To draw the relevant inferences there must exist general laws and 
principles. We rely on the principle of induction for predicting future 
events. The inductive principle enables us to extend our knowledge beyond 
the extremely limited sphere of our private experiences. General scientific 
principles depend on the inductive principle. Logical principles such as the 
Laws of Thought have to be accepted for any argument or proof to be 
possible. Again this constitutes one of the epistemic conditions for 
transcending private experience and establishing community. Since knowledge 
is a priori it can be known independently of experience. Mathematical and 
logical principles are examples of it. Experience cannot prove that 
mathematical and logical principles are true. Yet it is experience that 
elicits a priori knowledge through particular experiences. Through 
experience we become aware of these general principles.
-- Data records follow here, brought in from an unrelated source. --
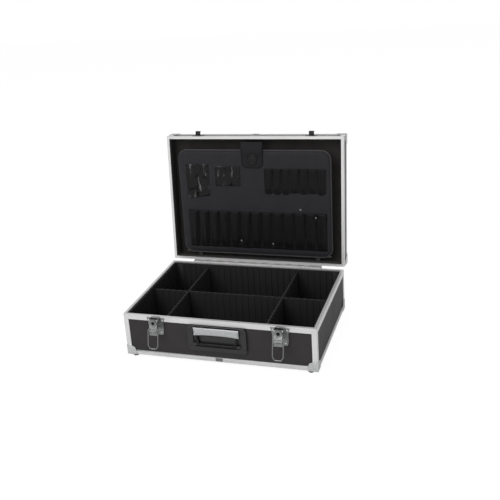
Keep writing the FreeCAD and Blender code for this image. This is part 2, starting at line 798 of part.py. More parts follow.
def build_latches():
    grip = latch_plate_thickness + metal_wall + panel_thickness
    seats = []
    names = {"left": -latch_x, "right": latch_x}
    low_z = split_z - latch_plate_top_drop - latch_plate_height + post_face / 2
    high_z = split_z - latch_plate_top_drop - edging_face / 2
    low_x = latch_plate_bottom_half - rivet_head_radius * 2
    high_x = latch_plate_waist_half - rivet_head_radius
    for side, x in names.items():
        add("latch_plate_" + side, moved(latch_plate(), x, 0, 0))
        add("latch_lever_" + side, moved(latch_lever(), x, 0, 0))
        pins = [moved(pin, x, 0, 0) for pin in lever_pins()]
        nodes["lever_pins"] = nodes.get("lever_pins", []) + pins
        add("lock_barrel_" + side, moved(lock_barrel(), x, 0, 0))
        add("bail_" + side, moved(bail(), x, 0, 0))
        for pin in pins:
            bore(["latch_plate_" + side], pin)
        for rivet_x, rivet_z in ((-low_x, low_z), (low_x, low_z), (-high_x, high_z), (high_x, high_z)):
            seat = FreeCAD.Vector(x + rivet_x, front - latch_plate_thickness, rivet_z)
            seats.append((seat, UNIT_Y))
    fasten("base_rivets", seats, grip, rivet_sizes,
           ["latch_plate_left", "latch_plate_right", "base_rim", "base_front_panel"])


def lid_catch():
    """Plate on the lid's front face with an upturned hook for the bail's bar."""
    seat = -catch_rise
    floor = seat + wire_radius + catch_seat_gap
    plate_low = seat + catch_plate_below
    plate_high = seat - catch_plate_above
    plate = side_prism([(0, plate_low), (catch_plate_thickness, plate_low),
                        (catch_plate_thickness, plate_high), (0, plate_high)],
                       -catch_plate_half, catch_plate_half)
    hook = side_prism([(0, floor), (catch_hook_proud - catch_hook_wall, floor),
                       (catch_hook_proud - catch_hook_wall, seat - catch_hook_lip),
                       (catch_hook_proud, seat - catch_hook_lip), (catch_hook_proud, floor),
                       (catch_hook_proud - catch_hook_wall, floor + catch_hook_wall),
                       (0, floor + catch_hook_wall)], -catch_hook_half, catch_hook_half)
    return fuse([plate, hook])


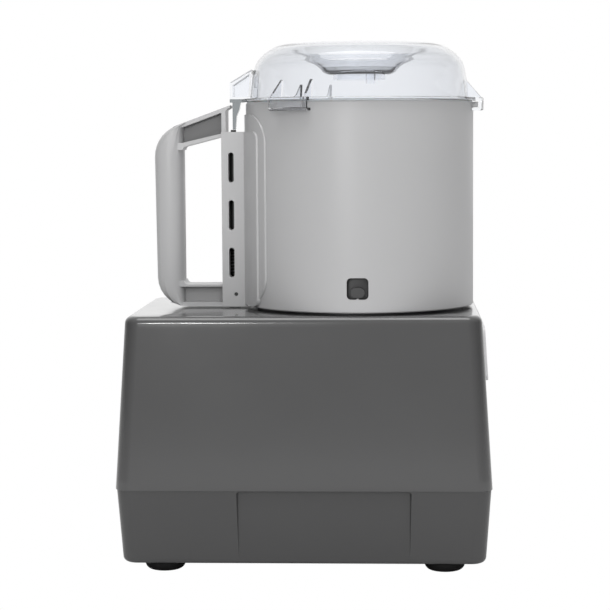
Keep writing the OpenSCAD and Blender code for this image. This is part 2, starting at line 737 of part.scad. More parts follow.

All applications of 
a priori general propositions involve an empirical element. Human knowledge 
is a combination of the empirical and the a priori. It is this combination 
that creates the conditions for communal knowledge that transcends private 
knowledge.

In my view much of mainstream Marxism tends to ignore this combination and 
over-emphasise the experiential aspect of knowledge lending itself to some 
form of crude empiricism.

Much of the above was inspired by the analytical philosopher, Bertrand 
Russell. Much of his philosophy has been of enormous significance. Even to 
this day much of his philosophy is still underestimated. It was eclipsed, in 
varying degrees, by younger philosophers and by some of his peers such as 
Wittgenstein and probably Carnap. And In Ireland mainstream Marxism is more 
influenced by continental philosophy than it is by analytical philosophy. 
Given that without modern symbolic logic, a product of analytical 
philosophy, there would have been no large scale computer technology in 
existence today we see its significance. The same cannot be said for the 
non-analytical philosophy continental philosophy.